***** SUPPLIED RECORDS *****
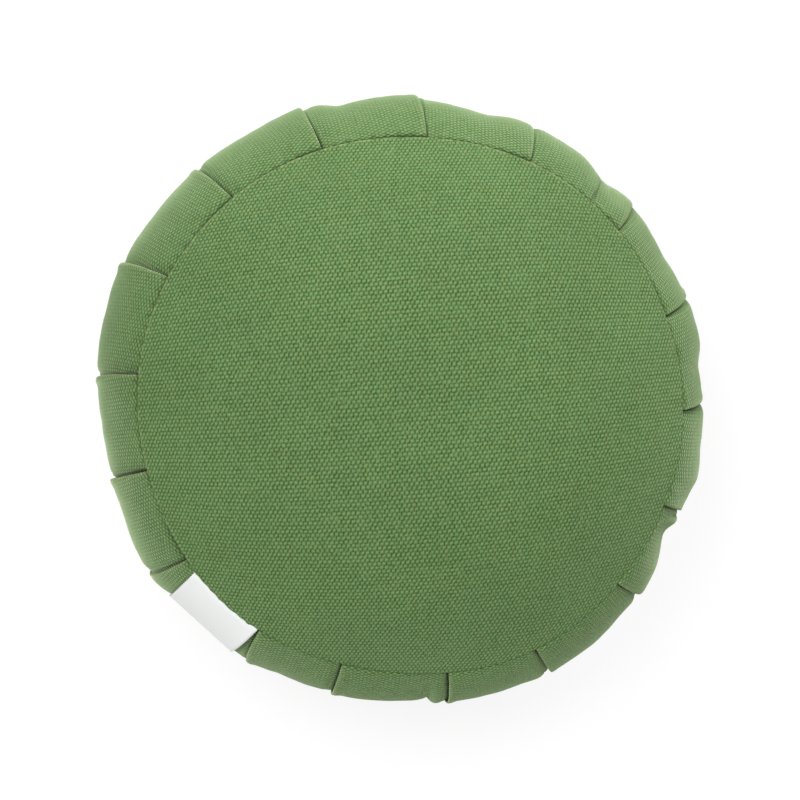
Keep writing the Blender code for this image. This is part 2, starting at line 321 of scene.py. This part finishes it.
def keepPiece(bm, name, material):
    for vert in bm.verts:
        vert.co *= mm
    for face in bm.faces:
        face.smooth = True
    mesh = bpy.data.meshes.new(name)
    bm.to_mesh(mesh)
    bm.free()
    mesh.materials.append(material)
    piece = bpy.data.objects.new(name, mesh)
    bpy.context.scene.collection.objects.link(piece)
    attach(piece, "root")
    print(name, len(mesh.vertices), "points", len(mesh.polygons), "faces")
    return piece


# the two round panels
panels = {
    "rings": 99,  # of the outer face; each ring has 8 points more than the one inside it
    "innerRings": 33,
    "swell": (0.7, 62),  # slow unevenness of the crown: mm high, mm across
    "ripple": (0.22, 17),
    "edgeWave": (0.35, 9),  # of the sewn edge
    # the edge's roll into the seam: (mm along the cloth from the seam, mm down into it)
    "roll": [(-1.2, 0.0), (-0.6, 0.01), (-0.38, 0.06), (-0.27, 0.2), (-0.25, 0.7), (-0.3, 1.5), (-0.8, 2.3)],
    "rollStart": 2.2,  # mm short of the seam
    "litRidge": (0.06, 0.2),  # painted highlight along the rolled edge, in the rubbed fibres' colour: mm down the roll, half its width
    "litRidgeBreaks": 2.6,  # mm from one break in it to the next
    # painted shade down in the seam groove
    "grooveShade": 0.3,
    "clothStretch": 0.114,  # the flat cut is this much larger at the seam than the circle it is sewn to
    "rowSlant": 0.0755,  # weft rows rise this much per mm across
}


def crownHeight(radius):
    share = radius / cushion["seamRadius"]
    power = cushion["crownPower"]
    slope = cushion["crownHeight"] * power / cushion["seamRadius"] * share ** (power - 1)
    return cushion["crownHeight"] * (1 - share**power), slope


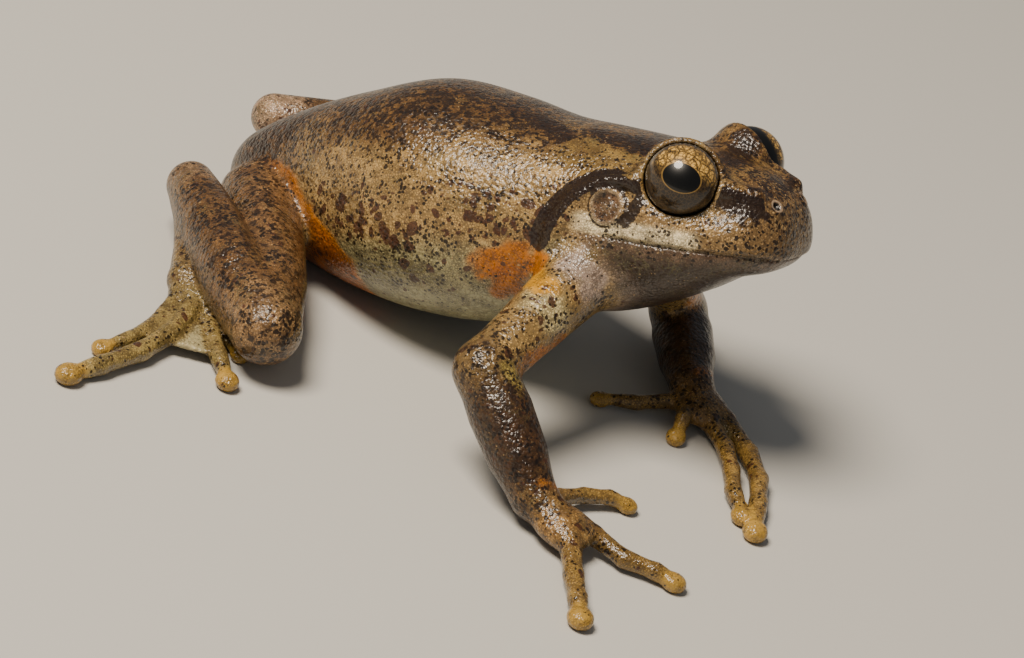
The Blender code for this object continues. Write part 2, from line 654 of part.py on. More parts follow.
*****
WHAT IS NEEDED => Make an exact copy of the data above.

CORRECT OUTPUT =>
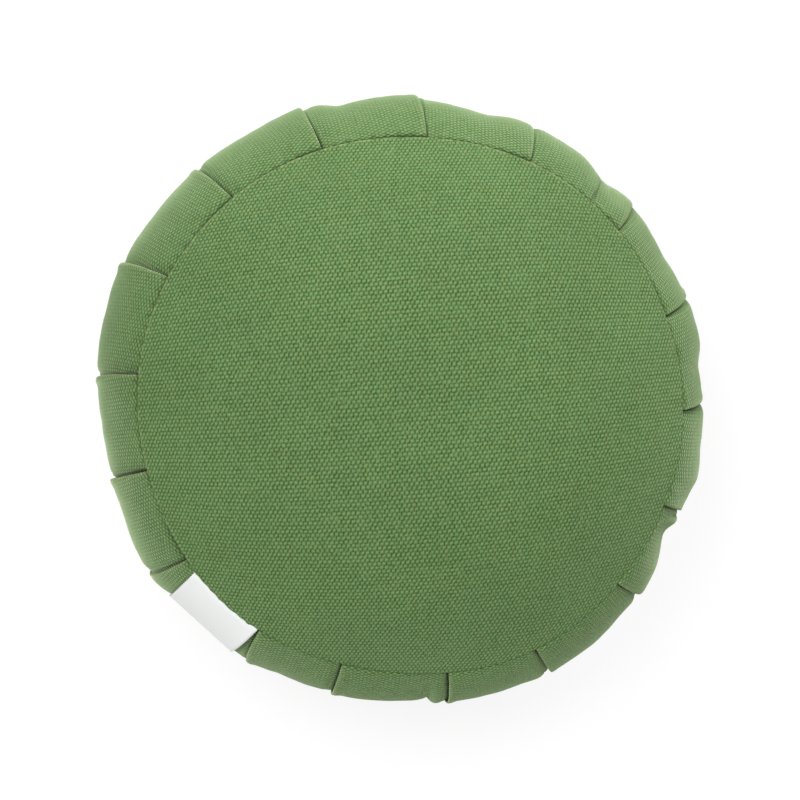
Keep writing the Blender code for this image. This is part 2, starting at line 321 of scene.py. This part finishes it.
def keepPiece(bm, name, material):
    for vert in bm.verts:
        vert.co *= mm
    for face in bm.faces:
        face.smooth = True
    mesh = bpy.data.meshes.new(name)
    bm.to_mesh(mesh)
    bm.free()
    mesh.materials.append(material)
    piece = bpy.data.objects.new(name, mesh)
    bpy.context.scene.collection.objects.link(piece)
    attach(piece, "root")
    print(name, len(mesh.vertices), "points", len(mesh.polygons), "faces")
    return piece


# the two round panels
panels = {
    "rings": 99,  # of the outer face; each ring has 8 points more than the one inside it
    "innerRings": 33,
    "swell": (0.7, 62),  # slow unevenness of the crown: mm high, mm across
    "ripple": (0.22, 17),
    "edgeWave": (0.35, 9),  # of the sewn edge
    # the edge's roll into the seam: (mm along the cloth from the seam, mm down into it)
    "roll": [(-1.2, 0.0), (-0.6, 0.01), (-0.38, 0.06), (-0.27, 0.2), (-0.25, 0.7), (-0.3, 1.5), (-0.8, 2.3)],
    "rollStart": 2.2,  # mm short of the seam
    "litRidge": (0.06, 0.2),  # painted highlight along the rolled edge, in the rubbed fibres' colour: mm down the roll, half its width
    "litRidgeBreaks": 2.6,  # mm from one break in it to the next
    # painted shade down in the seam groove
    "grooveShade": 0.3,
    "clothStretch": 0.114,  # the flat cut is this much larger at the seam than the circle it is sewn to
    "rowSlant": 0.0755,  # weft rows rise this much per mm across
}


def crownHeight(radius):
    share = radius / cushion["seamRadius"]
    power = cushion["crownPower"]
    slope = cushion["crownHeight"] * power / cushion["seamRadius"] * share ** (power - 1)
    return cushion["crownHeight"] * (1 - share**power), slope


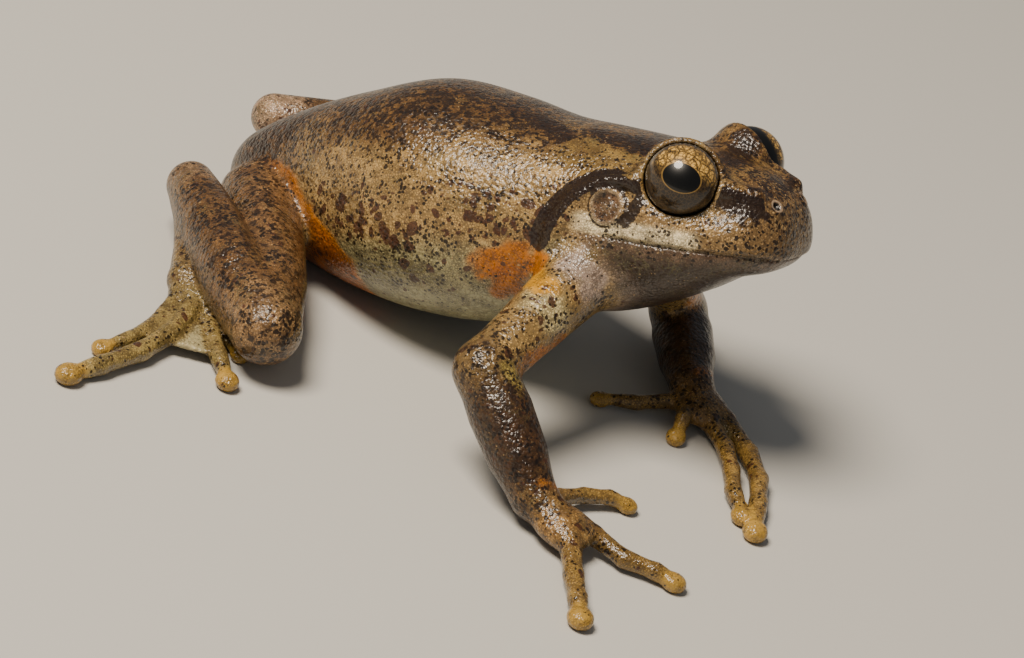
The Blender code for this object continues. Write part 2, from line 654 of part.py on. More parts follow.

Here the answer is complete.